Tidak bisa kemudian ada orang yang mengatakan bahwa Weda (kitab suci agama Hindu) sama sucinya dengan al-Quran, karena Weda sudah lama membicarakan tentang atom yang ternyata dibuktikan oleh pengetahuan modern (ini tentu dengan asumsi kita sepakat pada tafsir sains atau tafsir yang berusaha dicocokkan dengan sains modern. Mengingat para ulama sendiri masih berbeda pendapat. Ada yang menerima dan ada yang menolak. Insyaallah kapan-kapan akan kami tulis perdebetan tentang tafsir sains ini).

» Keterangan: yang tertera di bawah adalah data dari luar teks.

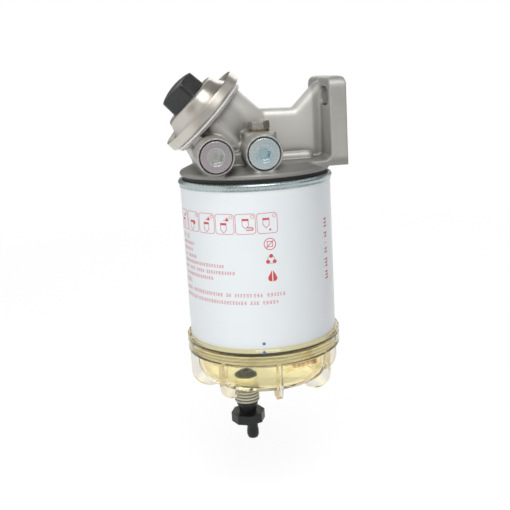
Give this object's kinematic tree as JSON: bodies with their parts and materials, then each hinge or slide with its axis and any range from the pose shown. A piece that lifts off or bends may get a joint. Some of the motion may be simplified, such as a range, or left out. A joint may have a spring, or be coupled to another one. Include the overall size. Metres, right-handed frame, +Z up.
{
  "type": "fuel water separator",
  "caption": "Spin-on fuel filter and water separator with a cast bracket head, tilted hand primer pump and clear finned sump bowl with a drain valve.",
  "frame": {"origin": "centre of the two bracket slots, on the outer face of the mounting plate", "axes": "+X out of the mounting face towards what the bracket is bolted to, +Z up along the canister's axis, +Y towards the open ports"},
  "size_m": [0.1225, 0.1136, 0.2726],
  "materials": {
    "cast_alloy": "sand-cast, lightly blasted",
    "zinc_steel": "bright blue zinc plate",
    "plug_steel": "iridescent zinc plate",
    "soft_alloy": "plain",
    "yellow_zinc": "zinc plate",
    "soft_brass": "dull",
    "polished_steel": "polished pressing",
    "black_plastic": "satin moulded",
    "grey_plastic": "moulded",
    "black_rubber": "smooth",
    "spring_steel": "drawn wire",
    "plated_sheet": "zinc-plated sheet",
    "white_paint": "gloss enamel with grey print",
    "filter_paper": "resin-set pleats",
    "amber_plastic": "clear amber moulding",
    "orange_plastic": "moulded"
  },
  "bodies": {
    "head": {"head_casting": "cast_alloy", "centre_nipple": "zinc_steel", "port_plug_left": "plug_steel", "port_plug_right": "zinc_steel", "plug_seal_left": "soft_alloy", "plug_seal_right": "soft_alloy", "pump_cover": "polished_steel", "pump_diaphragm": "black_rubber", "pump_spring": "spring_steel", "valve_plate": "grey_plastic", "inlet_valve": "black_rubber", "outlet_valve": "black_rubber"},
    "pump_button": {"pump_knob": "black_plastic", "pump_plunger": "zinc_steel", "diaphragm_disc_upper": "zinc_steel", "diaphragm_disc_lower": "zinc_steel"},
    "bleed_ring": {"bleed_washer": "soft_brass"},
    "bleed": {"bleed_screw": "yellow_zinc"},
    "gasket": {"head_gasket": "black_rubber"},
    "canister": {"end_plate": "plated_sheet", "canister_shell": "white_paint", "nipple_grommet": "black_rubber", "filter_cap_top": "plated_sheet", "filter_cap_low": "plated_sheet", "filter_media": "filter_paper", "centre_tube": "plated_sheet", "lower_ring": "plated_sheet", "filter_support": "plated_sheet"},
    "sump_seal": {"bowl_seal": "black_rubber"},
    "sump": {"bowl": "amber_plastic", "sensor_plug": "orange_plastic", "sensor_plug_rings": "black_rubber", "drain_seat": "grey_plastic"},
    "drain_ring": {"drain_seal": "black_rubber"},
    "drain": {"drain_valve": "black_plastic"}
  },
  "joints": [
    {"name": "pump_press", "type": "slide", "parent": "head", "child": "pump_button", "axis": [0.7071, 0, -0.7071], "range_m": [0, 0.009], "stiffness_N_per_m": 600, "springref_m": -0.003, "deforming": ["pump_spring", "pump_diaphragm"]},
    {"name": "bleed_lift", "type": "slide", "parent": "head", "child": "bleed_ring", "axis": [0, 0, 1], "range_m": [0, 0.00219]},
    {"name": "bleed_turn", "type": "hinge", "parent": "bleed_ring", "child": "bleed", "pos_m": [-0.0601, -0.0245, -0.018], "axis": [0, 0, 1], "range_deg": [0, 630]},
    {"name": "canister_drop", "type": "slide", "parent": "head", "child": "gasket", "axis": [0, 0, -1], "range_m": [0, 0.00901]},
    {"name": "canister_turn", "type": "hinge", "parent": "gasket", "child": "canister", "pos_m": [-0.061, 0, -0.0503], "axis": [0, 0, -1], "range_deg": [0, 1800]},
    {"name": "bowl_drop", "type": "slide", "parent": "canister", "child": "sump_seal", "axis": [0, 0, -1], "range_m": [0, 0.00901]},
    {"name": "bowl_turn", "type": "hinge", "parent": "sump_seal", "child": "sump", "pos_m": [-0.061, 0, -0.17], "axis": [0, 0, -1], "range_deg": [0, 1080]},
    {"name": "drain_drop", "type": "slide", "parent": "sump", "child": "drain_ring", "axis": [0, 0, -1], "range_m": [0, 0.00451]},
    {"name": "drain_turn", "type": "hinge", "parent": "drain_ring", "child": "drain", "pos_m": [-0.0775, -0.0085, -0.22], "axis": [0, 0, -1], "range_deg": [0, 540]}
  ],
  "couplings": [
    {"joint": "bleed_lift", "follows": "bleed_turn", "m_per_rad": 0.00019894},
    {"joint": "canister_drop", "follows": "canister_turn", "m_per_rad": 0.00028648},
    {"joint": "bowl_drop", "follows": "bowl_turn", "m_per_rad": 0.00047746},
    {"joint": "drain_drop", "follows": "drain_turn", "m_per_rad": 0.00047746}
  ]
}
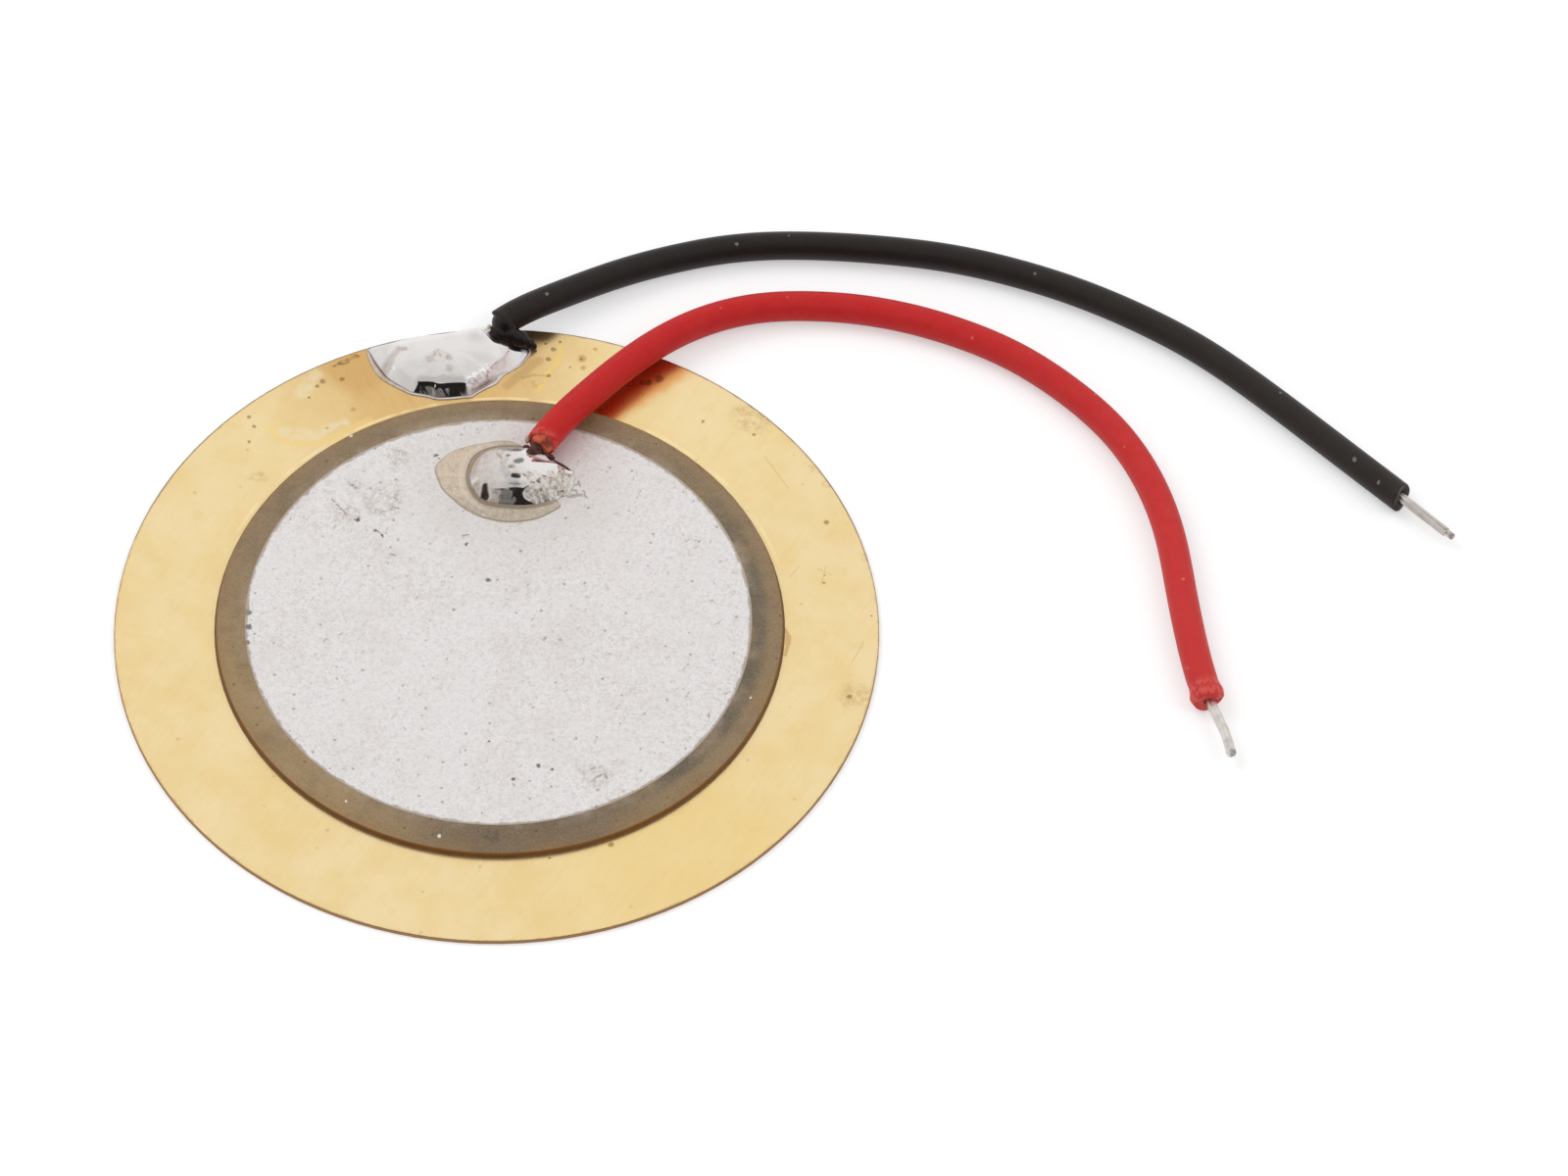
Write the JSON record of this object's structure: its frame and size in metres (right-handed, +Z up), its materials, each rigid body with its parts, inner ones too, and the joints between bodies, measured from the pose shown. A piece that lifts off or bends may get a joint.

Kesimpulannya, al-Quran itu benar (dari Allah bukan buatan manusia) karena terbukti secara berkali-kali bahwa tidak ada manusia yang bisa menyamai apalagi menandinginya. Yang menjadi tuntutan atau tantangan al-Quran ialah membuat yang sama seperti al-Quran secara lafaz dan susunan, bukan sekadar muatan informasi (ilmiah) belaka. Wallahu a’lam.